Cluster centre C= { c1, c2,…., ck }, where ci =cluster centre, k= no. of clusters.
Output: The outlier.
Step 1: Compute the distance of each data points um and the cluster centres ck.
Step 2: Assign each data object ui to the cluster with closest centroid ci.
Step 3: For each data object ui compute its distance from the centroid ci of the nearest cluster.
Step 4: If the calculated distance is less than or equal to previous calculated distance then the data objects stay in that cluster itself or else calculate the distance to each of the new cluster centres and assign the data object to the nearest cluster.
Step 5: Repeat the above two steps until no new centroids are found or a convergence criteria is met.
Step 7: Consider each cluster as a separate Data set and compute the similarity coefficient of each data point of the data set.
Step 8: Compute the attribute entropy and construct the attribute entropy matrix from which the object entropy can be deduced.
Step 9: Compute Object deviation degree and compare with pre-set threshold.
Step 10: Larger the object deviation degree, greater the possibility of the data point to be an outlier.

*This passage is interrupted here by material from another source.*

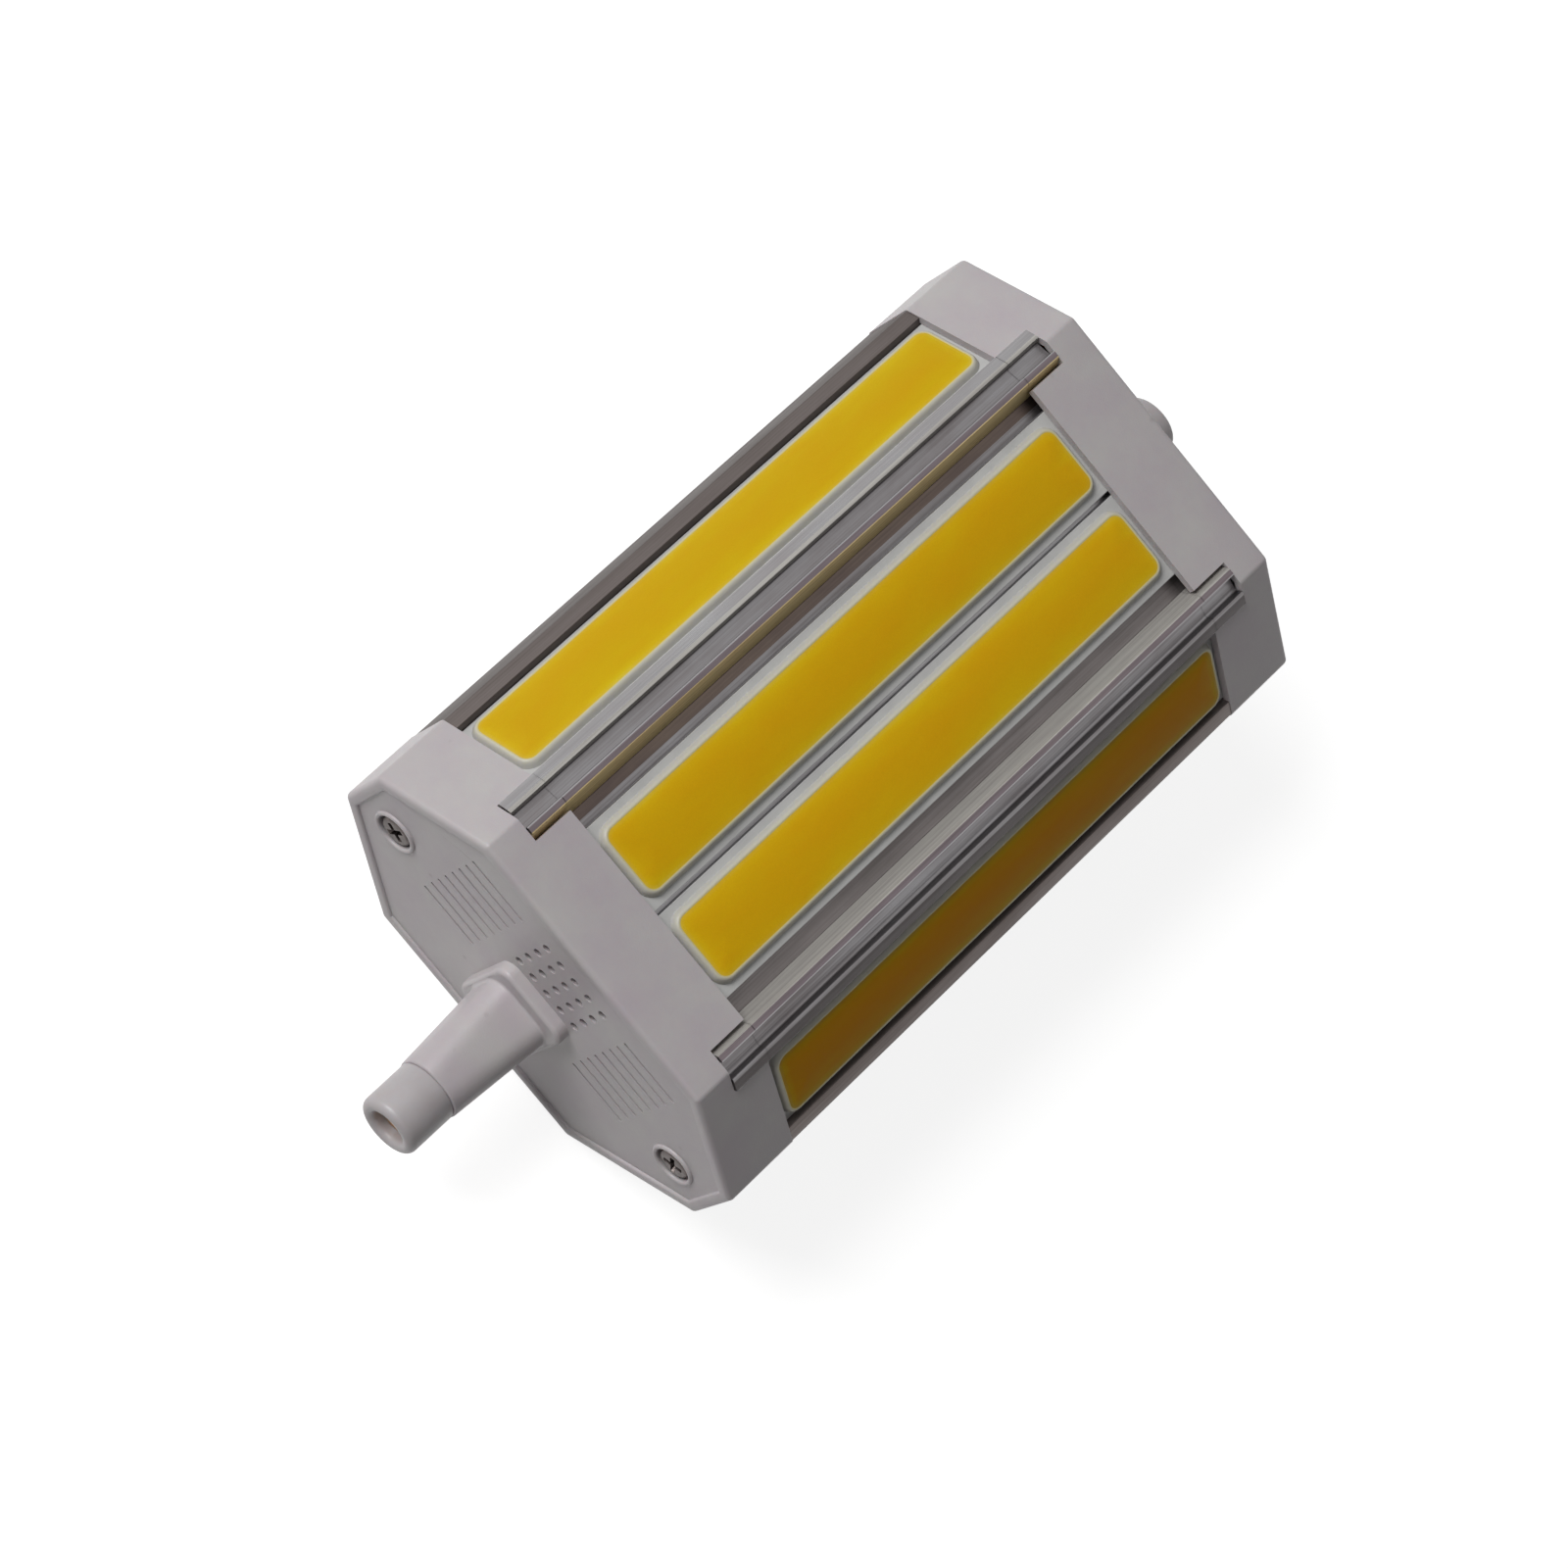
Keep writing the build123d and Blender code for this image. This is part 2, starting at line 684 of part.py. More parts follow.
with BuildPart() as transformer_bobbin:
    with BuildSketch(Plane.XY.offset(circuit_top)):
        with Locations((middle + core_place, 0)):
            Rectangle(core_length, bobbin_depth)
    extrude(amount=bobbin_base)
    # Pin rails beside the core's lower yoke, which carry the spool
    with BuildSketch(Plane.XY.offset(core_base)):
        with Locations((middle + core_place, 0)):
            Rectangle(core_length, bobbin_depth)
            Rectangle(core_length, leg_hole[1], mode=Mode.SUBTRACT)
    extrude(amount=core_yoke + bobbin_gap)
    # Tube around the centre leg, with a flange at its top and bottom
    with BuildSketch(Plane.XY.offset(spool_bottom)):
        with Locations((middle + core_place, 0)):
            Rectangle(*tube_size)
            Rectangle(*leg_hole, mode=Mode.SUBTRACT)
    extrude(amount=spool_height)
    for flange_bottom in (spool_bottom, spool_bottom + spool_height - bobbin_flange):
        with BuildSketch(Plane.XY.offset(flange_bottom)):
            with Locations((middle + core_place, 0)):
                Rectangle(spool_length, bobbin_flange_depth)
                Rectangle(*leg_hole, mode=Mode.SUBTRACT)
        extrude(amount=bobbin_flange)
finish(transformer_bobbin.part, "transformer_bobbin")

with BuildPart() as transformer_winding:
    with BuildSketch(Plane.XY.offset(spool_bottom + bobbin_flange)):
        with Locations((middle + core_place, 0)):
            winding_outline = Rectangle(spool_length, winding_depth)
            chamfer(winding_outline.vertices(), length=winding_chamfer)
            Rectangle(*tube_size, mode=Mode.SUBTRACT)
    extrude(amount=spool_height - 2 * bobbin_flange)
finish(transformer_winding.part, "transformer_winding")


def standing_capacitor(place, diameter, height):
    """An electrolytic capacitor that stands on the circuit board."""
    with BuildPart() as capacitor:
        with BuildSketch(Plane.XY.offset(circuit_top)):
            with Locations((middle + place[0], place[1])):
                disc(diameter)
        extrude(amount=height)
        chamfer(capacitor.faces().sort_by(Axis.Z)[-1].edges(), length=capacitor_chamfer)
    return capacitor.part


def chip(place, feet, pitch):
    """A moulded chip with a row of feet at each long side."""
    with BuildPart() as package:
        with BuildSketch(Plane.XY.offset(circuit_top)):
            with Locations((middle + place[0], place[1])):
                with GridLocations(pitch, chip_width + chip_foot_reach, feet, 2):
                    Rectangle(chip_foot_width, chip_foot_reach)
        extrude(amount=chip_lift + chip_foot_height)
        with BuildSketch(Plane.XY.offset(circuit_top + chip_lift)):
            with Locations((middle + place[0], place[1])):
                Rectangle(chip_length, chip_width)
        extrude(amount=chip_height)
    return package.part


finish(
    standing_capacitor(input_capacitor_place, input_capacitor_diameter, input_capacitor_height),
    "input_capacitor",
)
finish(
    standing_capacitor(output_capacitor_place, output_capacitor_diameter, output_capacitor_height),
    "output_capacitor",
)
finish(chip(rectifier_place, rectifier_feet, rectifier_foot_pitch), "bridge_rectifier")
finish(chip(controller_place, controller_feet, controller_foot_pitch), "controller_chip")

with BuildPart() as film_capacitor:
    with BuildSketch(Plane.XY.offset(circuit_top)):
        with Locations((middle + film_capacitor_place[0], film_capacitor_place[1])):
            film_outline = Rectangle(film_capacitor_length, film_capacitor_width)
            chamfer(film_outline.vertices(), length=film_capacitor_chamfer)
    extrude(amount=film_capacitor_height)
finish(film_capacitor.part, "film_capacitor")

# Drum choke: a winding between two flanges
with BuildPart() as drum_choke:
    for flange_bottom in (circuit_top, circuit_top + choke_height - choke_flange):
        with BuildSketch(Plane.XY.offset(flange_bottom)):
            with Locations((middle + choke_place[0], choke_place[1])):
                disc(choke_diameter)
        extrude(amount=choke_flange)
    with BuildSketch(Plane.XY.offset(circuit_top + choke_flange)):
        with Locations((middle + choke_place[0], choke_place[1])):
            disc(choke_winding)
    extrude(amount=choke_height - 2 * choke_flange)
finish(drum_choke.part, "drum_choke")


def eased(points, bend):
    """A line of points with each inner corner cut off at a distance from it."""
    line = [Vector(*point) for point in points]
    result = [line[0]]
    for before, corner, after in zip(line, line[1:], line[2:]):
        result.append(corner + (before - corner).normalized() * bend)
        result.append(corner + (after - corner).normalized() * bend)
    return result + [line[-1]]


def lead(points, diameter, bend):
    """A wire along a line of points with eased bends."""
    with BuildPart() as wire:
        with BuildLine() as path:
            Polyline(*eased(points, bend))
        with BuildSketch(Plane(origin=path.line @ 0, z_dir=path.line % 0)):
            disc(diameter, wire_sides)
        sweep(path=path.line, transition=Transition.RIGHT)
    return wire.part


# Fuse resistor: a round body across the board with its wires bent down to the board
fuse_x = middle + fuse_place[0]
fuse_axis_height = circuit_top + fuse_lift + fuse_diameter / 2
fuse_wire_side = fuse_length / 2 + fuse_wire_reach
fuse_points = [
    (fuse_x, fuse_place[1] - fuse_wire_side, circuit_top),
    (fuse_x, fuse_place[1] - fuse_wire_side, fuse_axis_height),
    (fuse_x, fuse_place[1] + fuse_wire_side, fuse_axis_height),
    (fuse_x, fuse_place[1] + fuse_wire_side, circuit_top),
]
with BuildPart() as fuse_resistor:
    with BuildSketch(Plane.XZ.offset(-fuse_place[1] - fuse_length / 2)):
        with Locations((fuse_x, fuse_axis_height)):
            disc(fuse_diameter)
    extrude(amount=fuse_length)
    body_ends = fuse_resistor.faces().sort_by(Axis.Y)
    chamfer(body_ends[0].edges() + body_ends[-1].edges(), length=fuse_end_chamfer)
    add(lead(fuse_points, fuse_wire, fuse_wire_bend))
finish(fuse_resistor.part, "fuse_resistor")

# Contact leads: from the tail of each contact stud straight in, then down onto the circuit board
for end, end_name, stem_reach in ((-1, "front", front_stem_reach), (1, "rear", rear_stem_reach)):
    tail_x = middle + end * (half_body + stem_reach - spigot_length - stud_tail)
    foot_x = middle + end * contact_lead_place
    with BuildPart() as contact_wire:
        add(
            lead(
                [(tail_x, 0, pin_height), (foot_x, 0, pin_height), (foot_x, 0, circuit_top)],
                contact_lead,
                contact_lead_bend,
            )
        )
        with BuildSketch(Plane.XY.offset(circuit_top)):
            with Locations((foot_x, 0)):
                disc(contact_lead_pad)
        extrude(amount=solder_height)
    finish(contact_wire.part, f"contact_lead_{end_name}")


def solder_block(bed, end):
    """The solder that fills the notch at an end of an LED board."""
    with BuildPart() as block:
        with BuildSketch(bed.offset(tape_thickness)):
            with Locations((end * notch_spread / 2, 0)):
                Rectangle(notch_length, notch_width)
        extrude(amount=board_thickness)
    return block.part


# Leads of the LED strips: the strips are in series, so two leads run from the front to the circuit
# board and three jumpers join neighbouring strips, one at the front and two at the rear
for bed_name in ("left", "right"):
    side = 1 if bed_name == "left" else -1
    place = wire_places[bed_name]
    start_x = middle - notch_spread / 2
    turn_x = middle - heatsink_reach - lead_clearance
    foot_x = middle - strip_lead_place
    foot_y = side * strip_lead_side
    run_height = circuit_top + strip_lead_rise
    points = [
        (start_x, *place),
        (turn_x, *place),
        (turn_x, foot_y, run_height),
        (foot_x, foot_y, run_height),
        (foot_x, foot_y, circuit_top),
    ]
    with BuildPart() as strip_wire:
        add(lead(points, strip_lead, strip_lead_bend))
        add(solder_block(beds[bed_name], -1))
        with BuildSketch(Plane.XY.offset(circuit_top)):
            with Locations((foot_x, foot_y)):
                disc(strip_lead_pad)
        extrude(amount=solder_height)
    finish(strip_wire.part, f"strip_lead_{bed_name}")

for jumper_name, first, second, end in (
    ("front", "top_left", "top_right", -1),
    ("rear_left", "left", "top_left", 1),
    ("rear_right", "right", "top_right", 1),
):
    start_x = middle + end * notch_spread / 2
    turn_x = middle + end * (heatsink_reach + lead_clearance)
    points = [
        (start_x, *wire_places[first]),
        (turn_x, *wire_places[first]),
        (turn_x, *wire_places[second]),
        (start_x, *wire_places[second]),
    ]
    with BuildPart() as jumper:
        add(lead(points, strip_lead, strip_lead_bend))
        add(solder_block(beds[first], end))
        add(solder_block(beds[second], end))
    finish(jumper.part, f"strip_jumper_{jumper_name}")
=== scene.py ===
# Double-ended LED lamp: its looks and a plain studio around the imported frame.
# Lengths in the dictionaries are millimetres where no note says otherwise, in the row frame: X along
# the lamp (front pin at -X), Y across it, Z up, with the end caps standing on the floor at Z = 0.
from math import atan2, cos, pi, radians, sin, tan

import bmesh
import bpy
from mathutils import Matrix, Vector


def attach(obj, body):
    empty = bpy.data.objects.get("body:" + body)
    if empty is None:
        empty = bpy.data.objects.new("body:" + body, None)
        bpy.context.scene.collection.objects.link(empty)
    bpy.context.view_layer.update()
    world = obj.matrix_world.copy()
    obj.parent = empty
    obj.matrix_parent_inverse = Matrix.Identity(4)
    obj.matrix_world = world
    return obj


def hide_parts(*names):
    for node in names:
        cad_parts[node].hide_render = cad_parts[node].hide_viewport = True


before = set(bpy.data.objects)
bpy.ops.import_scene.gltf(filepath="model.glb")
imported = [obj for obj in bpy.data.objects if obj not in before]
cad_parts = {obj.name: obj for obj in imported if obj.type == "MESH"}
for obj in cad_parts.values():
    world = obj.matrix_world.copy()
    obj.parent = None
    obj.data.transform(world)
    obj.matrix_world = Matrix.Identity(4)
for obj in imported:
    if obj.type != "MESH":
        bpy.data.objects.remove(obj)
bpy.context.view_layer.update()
print("frame loaded,", len(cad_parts), "nodes")

mm = 0.001
lampBody = "root"

# The octagon that the whole lamp follows, and its stations along X from the middle of the body
octagon = {
    "width": 54.2,
    "height": 31.6,
    "topWidth": 32.0,
    "bottomWidth": 29.2,
    "upperRise": 9.7,
    "lowerRise": 12.8,
    "middleX": 3.8,
    "bodyReach": 44.0,
    "skirtReach": 34.65,
    "heatsinkReach": 39.4,
}
upperAngle = atan2(octagon["upperRise"], (octagon["width"] - octagon["topWidth"]) / 2)
lowerAngle = atan2(octagon["lowerRise"], (octagon["width"] - octagon["bottomWidth"]) / 2)
ends = {"front": -1, "rear": 1}


def stationX(end, reach):
    # a reach is a distance from the middle of the body towards one end
    return octagon["middleX"] + end * reach


def meetingPoint(first, second):
    # where two lines cross, each given as a*y + b*z = c
    scale = first[0] * second[1] - first[1] * second[0]
    return (
        (first[2] * second[1] - first[1] * second[2]) / scale,
        (first[0] * second[2] - first[2] * second[0]) / scale,
    )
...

Thus from each cluster, outlier can be efficiently ruled out.
V. Conclusion:
The research is pursued taking into study the different existing conditions found in practice which is represented. The key objectives of the proposed work are to clustering based outlier detection method for the streaming data amalgamation with attribute entropy based approach. The method applied both the clustering method and attribute – entropy method for detection of group and individual outliers. The proposed method needs to be implemented on varying datasets and it found that this proposed method is well suited for Data Stream Mining. Future work requires approach applicable for categorical and mixed data sets. In order to achieve accurate results and faster computation, it might have overlooked or ignored some superior points which could have made the model more sophisticated but it would have led to computational difficulty.